Beginning October 1st and continuing until April 1, my husband (Trigger) and Beerwad have a quasi-tradition to celebrate their manliness, known as “Beard Season”. I believe that last year was the first “Official” Beard season that my husband took part in, though I believe Beerwad has been at it for years.
I much prefer the “Anti-Beard” season, as I am the type of woman that enjoys my man to be clean shaven and baby faced. I really don't enjoy loads hair, be it on the head, face or back. And I have come to find out that I am in the minority. I have never taken part of a formal study, and surprisingly the internet is truly void of accurate results, but the majority of women that I have talked to prefer a man with a bit of beard.
So, I've decided to delve deeper into the world of facial hair and find what makes women so intrigued by it. I mean- maybe I am missing something here. Maybe I just haven't seen the right combo of man and beard that makes the clouds part, the sun shine and the little birdies chirp.

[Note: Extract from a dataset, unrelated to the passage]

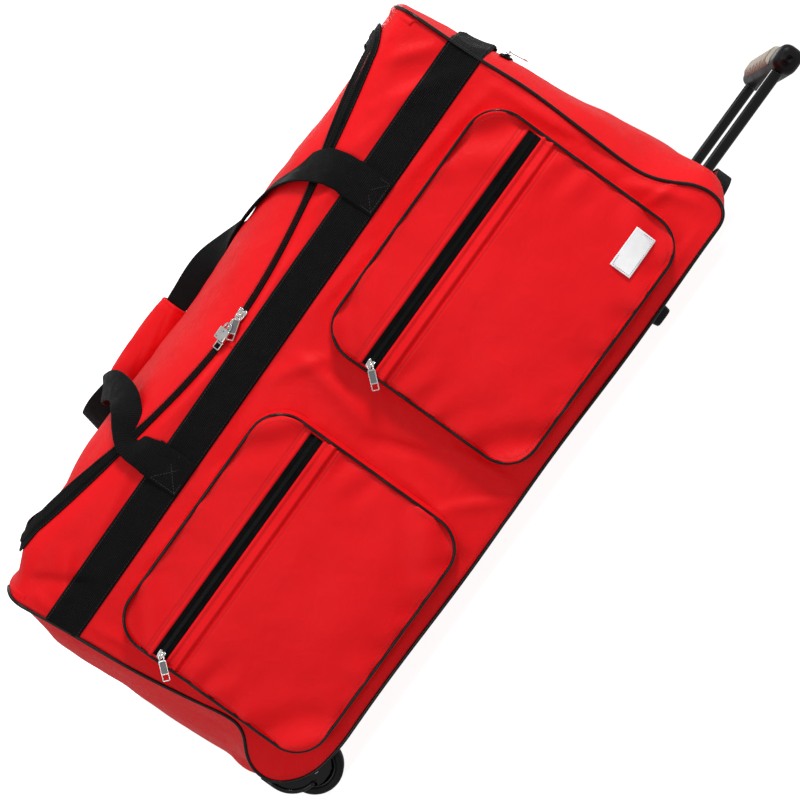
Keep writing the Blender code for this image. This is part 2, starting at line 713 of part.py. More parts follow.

Step one: Identify the different categories and sub-categories of facial hair. Step Two: Find a perfect example of said facial hair. Step Three: Wait for the sparks to ignite in my female regions.
I. The Full Beard
A. Unkempt:
B. Neatly Trimmed
C. Manicured Scruff
II.The Goatee
A. Standard Goatee
B. The Musketeer
C. The Pharoah
III. Chin-Only Hair
A. The Soul Patch
B. Chin Strap
C. The Caterpillar
IV. The Moustache
A. The Magnum PI
B. Pencil Thin
C. The Fumanchu
D. The Handlebar
E. Third Reich
So, after doing extensive beard research, nothing. No sparks flying, no moist panties. Mostly I just got a really good laugh and a way to kill a few hours on a boring afternoon.
Maybe I should be embarrassed by it, try to hide my true nature, but I really don't care. I love a clean shaven, baby faced man. Sue me. Viva La Lampiño!!!